# Aim
Reproduce the listing below verbatim.

======

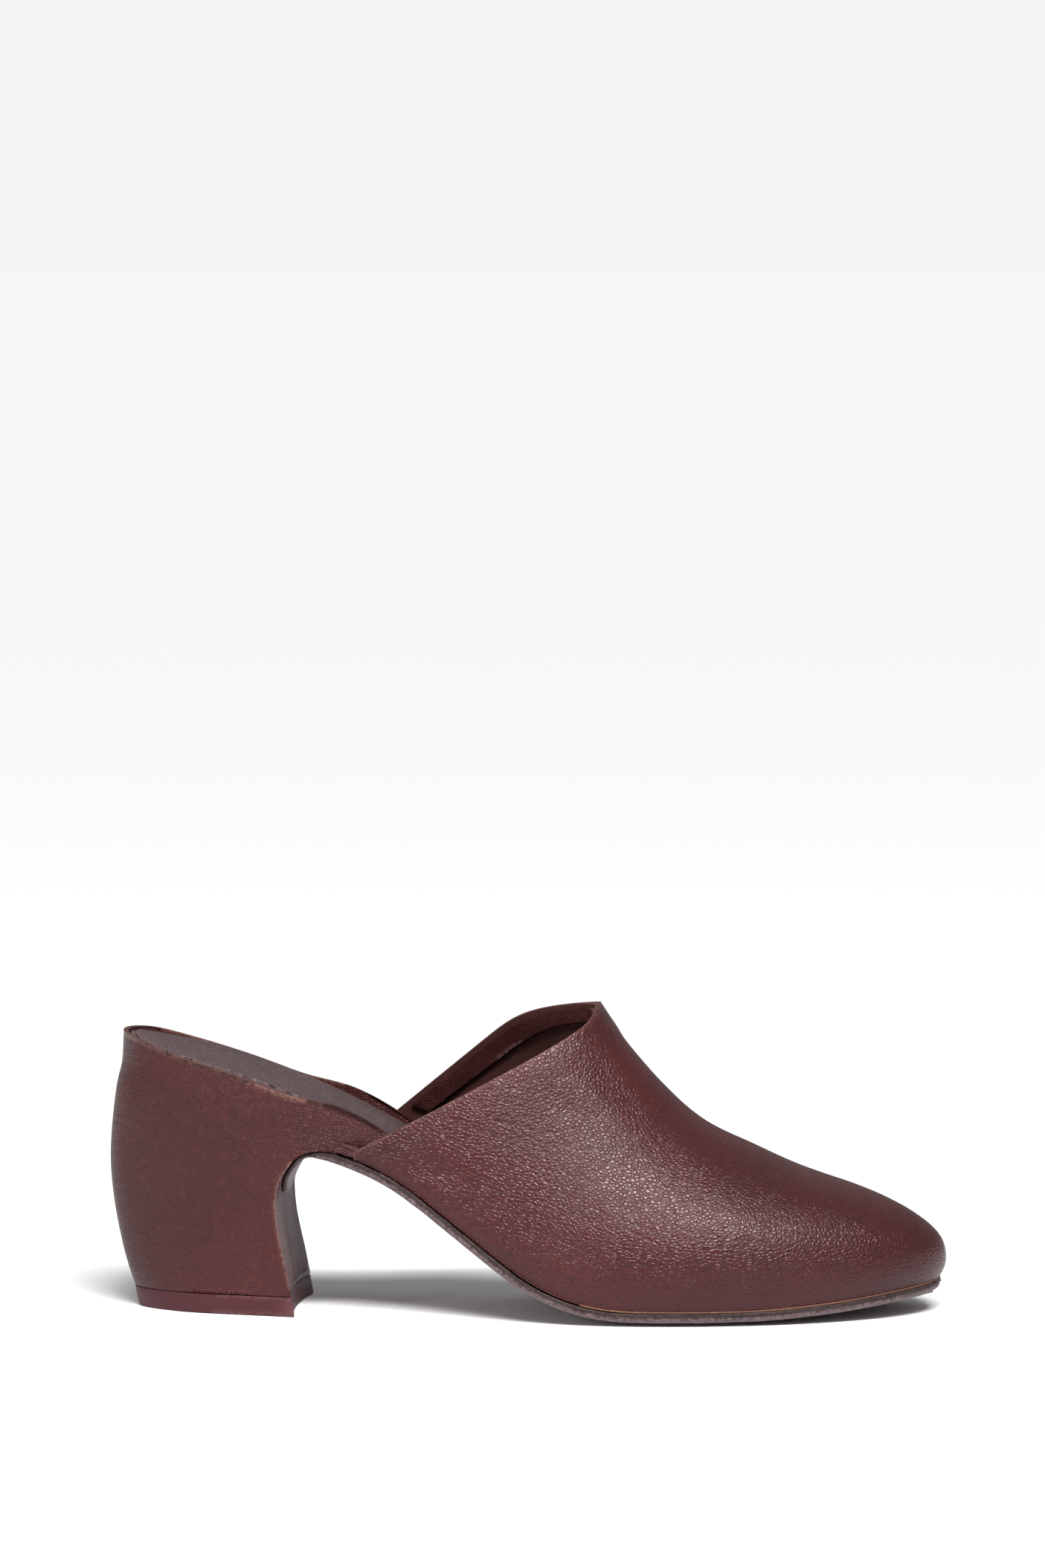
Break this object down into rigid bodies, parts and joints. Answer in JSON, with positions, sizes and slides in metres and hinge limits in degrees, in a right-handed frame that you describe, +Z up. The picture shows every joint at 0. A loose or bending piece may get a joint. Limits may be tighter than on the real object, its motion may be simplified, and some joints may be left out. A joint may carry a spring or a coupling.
{
  "type": "mule shoe",
  "caption": "Closed-toe, open-back leather mule for the right foot, with a leather-covered block heel, rubber heel tip, thin leather sole and a padded footbed.",
  "frame": {"origin": "middle of the heel tip's underside, on the floor", "axes": "+X from the heel to the toe, +Y to the inner side of the foot, +Z up"},
  "size_m": [0.2468, 0.0792, 0.0902],
  "materials": {
    "upper_leather": "satin, fine pebbled grain",
    "facing_leather": "satin",
    "footbed_leather": "matte",
    "heel_leather": "satin",
    "tip_rubber": "matte",
    "sole_leather": "waxed edge, satin"
  },
  "bodies": {
    "root": {"upper": "upper_leather", "collar_facing": "facing_leather", "footbed": "footbed_leather", "heel": "heel_leather", "heel_tip": "tip_rubber", "outsole": "sole_leather"}
  },
  "joints": []
}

======

# Problem solution
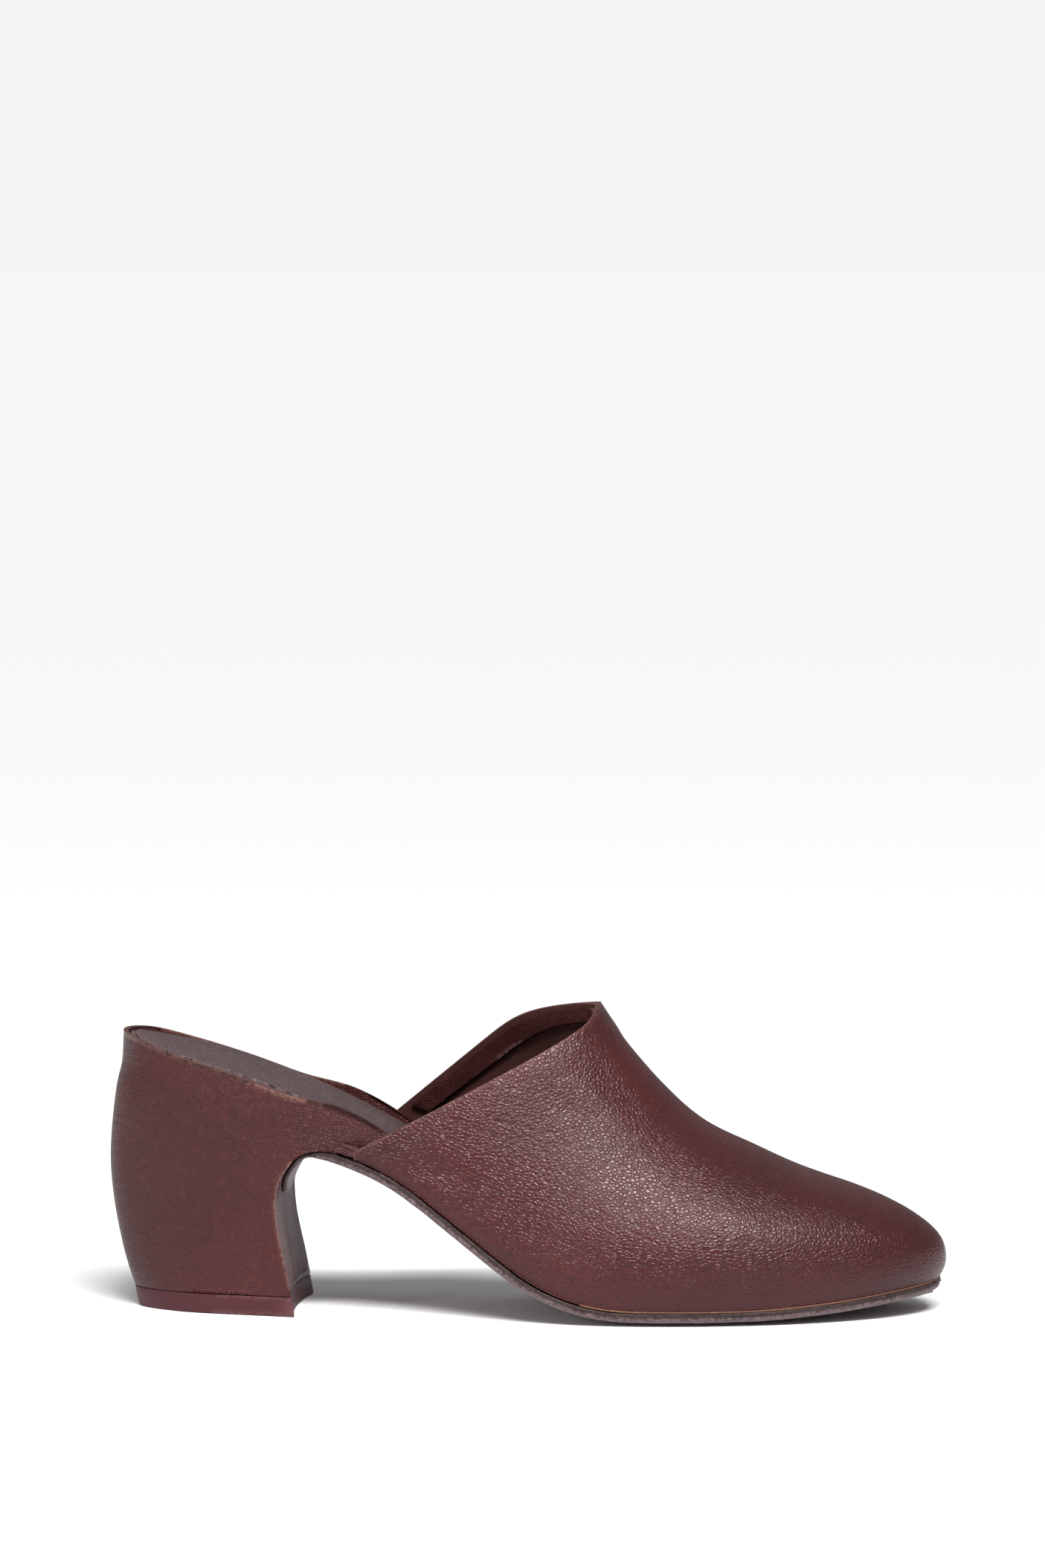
Break this object down into rigid bodies, parts and joints. Answer in JSON, with positions, sizes and slides in metres and hinge limits in degrees, in a right-handed frame that you describe, +Z up. The picture shows every joint at 0. A loose or bending piece may get a joint. Limits may be tighter than on the real object, its motion may be simplified, and some joints may be left out. A joint may carry a spring or a coupling.
{
  "type": "mule shoe",
  "caption": "Closed-toe, open-back leather mule for the right foot, with a leather-covered block heel, rubber heel tip, thin leather sole and a padded footbed.",
  "frame": {"origin": "middle of the heel tip's underside, on the floor", "axes": "+X from the heel to the toe, +Y to the inner side of the foot, +Z up"},
  "size_m": [0.2468, 0.0792, 0.0902],
  "materials": {
    "upper_leather": "satin, fine pebbled grain",
    "facing_leather": "satin",
    "footbed_leather": "matte",
    "heel_leather": "satin",
    "tip_rubber": "matte",
    "sole_leather": "waxed edge, satin"
  },
  "bodies": {
    "root": {"upper": "upper_leather", "collar_facing": "facing_leather", "footbed": "footbed_leather", "heel": "heel_leather", "heel_tip": "tip_rubber", "outsole": "sole_leather"}
  },
  "joints": []
}